• Direction
Extract all data as written.

* Start Available data *

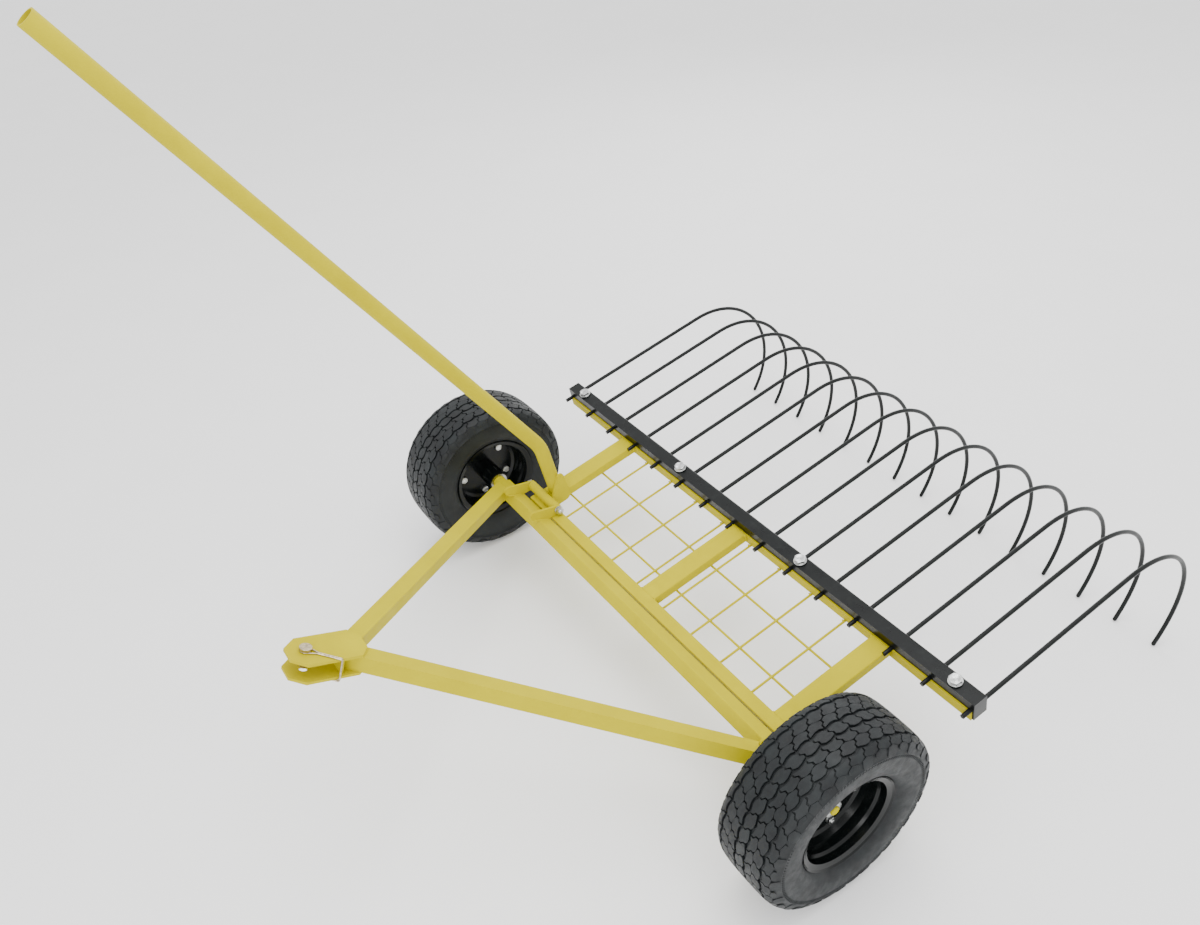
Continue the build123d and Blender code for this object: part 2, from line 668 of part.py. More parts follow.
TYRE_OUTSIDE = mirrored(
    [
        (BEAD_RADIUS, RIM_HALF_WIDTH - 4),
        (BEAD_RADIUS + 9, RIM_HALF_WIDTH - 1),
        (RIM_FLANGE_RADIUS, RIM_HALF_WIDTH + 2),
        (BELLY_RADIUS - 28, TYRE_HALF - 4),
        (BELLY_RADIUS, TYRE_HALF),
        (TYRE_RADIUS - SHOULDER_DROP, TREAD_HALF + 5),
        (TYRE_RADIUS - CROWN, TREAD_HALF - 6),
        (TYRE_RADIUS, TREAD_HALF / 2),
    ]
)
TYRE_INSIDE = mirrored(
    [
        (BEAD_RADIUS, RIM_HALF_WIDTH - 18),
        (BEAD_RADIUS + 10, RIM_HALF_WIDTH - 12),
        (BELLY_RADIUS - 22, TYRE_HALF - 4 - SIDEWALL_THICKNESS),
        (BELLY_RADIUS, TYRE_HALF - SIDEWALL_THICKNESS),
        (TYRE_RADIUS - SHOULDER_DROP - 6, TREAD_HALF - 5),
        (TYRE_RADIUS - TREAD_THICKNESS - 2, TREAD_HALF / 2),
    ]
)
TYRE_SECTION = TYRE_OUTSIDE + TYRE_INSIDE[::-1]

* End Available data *

• Answer for this exercise
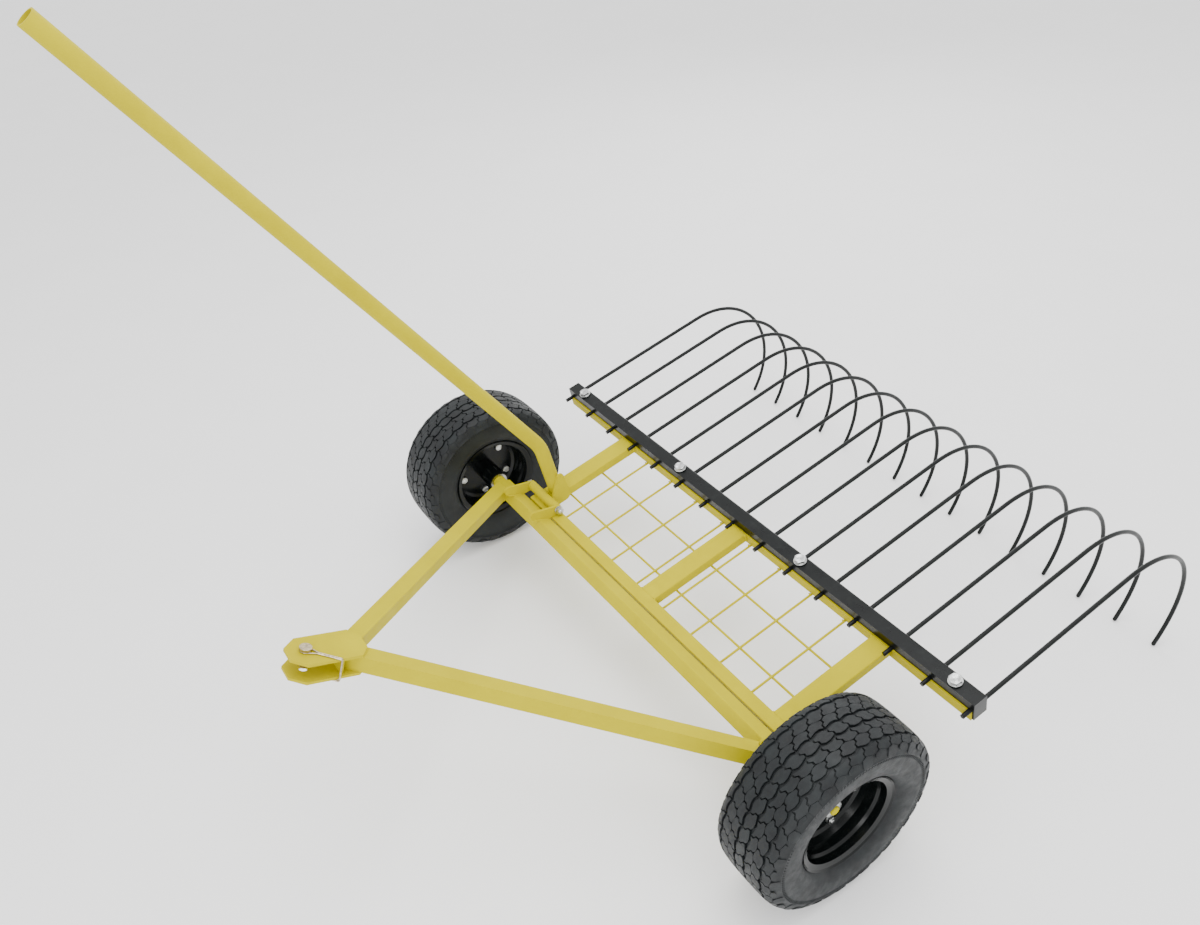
Continue the build123d and Blender code for this object: part 2, from line 668 of part.py. More parts follow.
TYRE_OUTSIDE = mirrored(
    [
        (BEAD_RADIUS, RIM_HALF_WIDTH - 4),
        (BEAD_RADIUS + 9, RIM_HALF_WIDTH - 1),
        (RIM_FLANGE_RADIUS, RIM_HALF_WIDTH + 2),
        (BELLY_RADIUS - 28, TYRE_HALF - 4),
        (BELLY_RADIUS, TYRE_HALF),
        (TYRE_RADIUS - SHOULDER_DROP, TREAD_HALF + 5),
        (TYRE_RADIUS - CROWN, TREAD_HALF - 6),
        (TYRE_RADIUS, TREAD_HALF / 2),
    ]
)
TYRE_INSIDE = mirrored(
    [
        (BEAD_RADIUS, RIM_HALF_WIDTH - 18),
        (BEAD_RADIUS + 10, RIM_HALF_WIDTH - 12),
        (BELLY_RADIUS - 22, TYRE_HALF - 4 - SIDEWALL_THICKNESS),
        (BELLY_RADIUS, TYRE_HALF - SIDEWALL_THICKNESS),
        (TYRE_RADIUS - SHOULDER_DROP - 6, TREAD_HALF - 5),
        (TYRE_RADIUS - TREAD_THICKNESS - 2, TREAD_HALF / 2),
    ]
)
TYRE_SECTION = TYRE_OUTSIDE + TYRE_INSIDE[::-1]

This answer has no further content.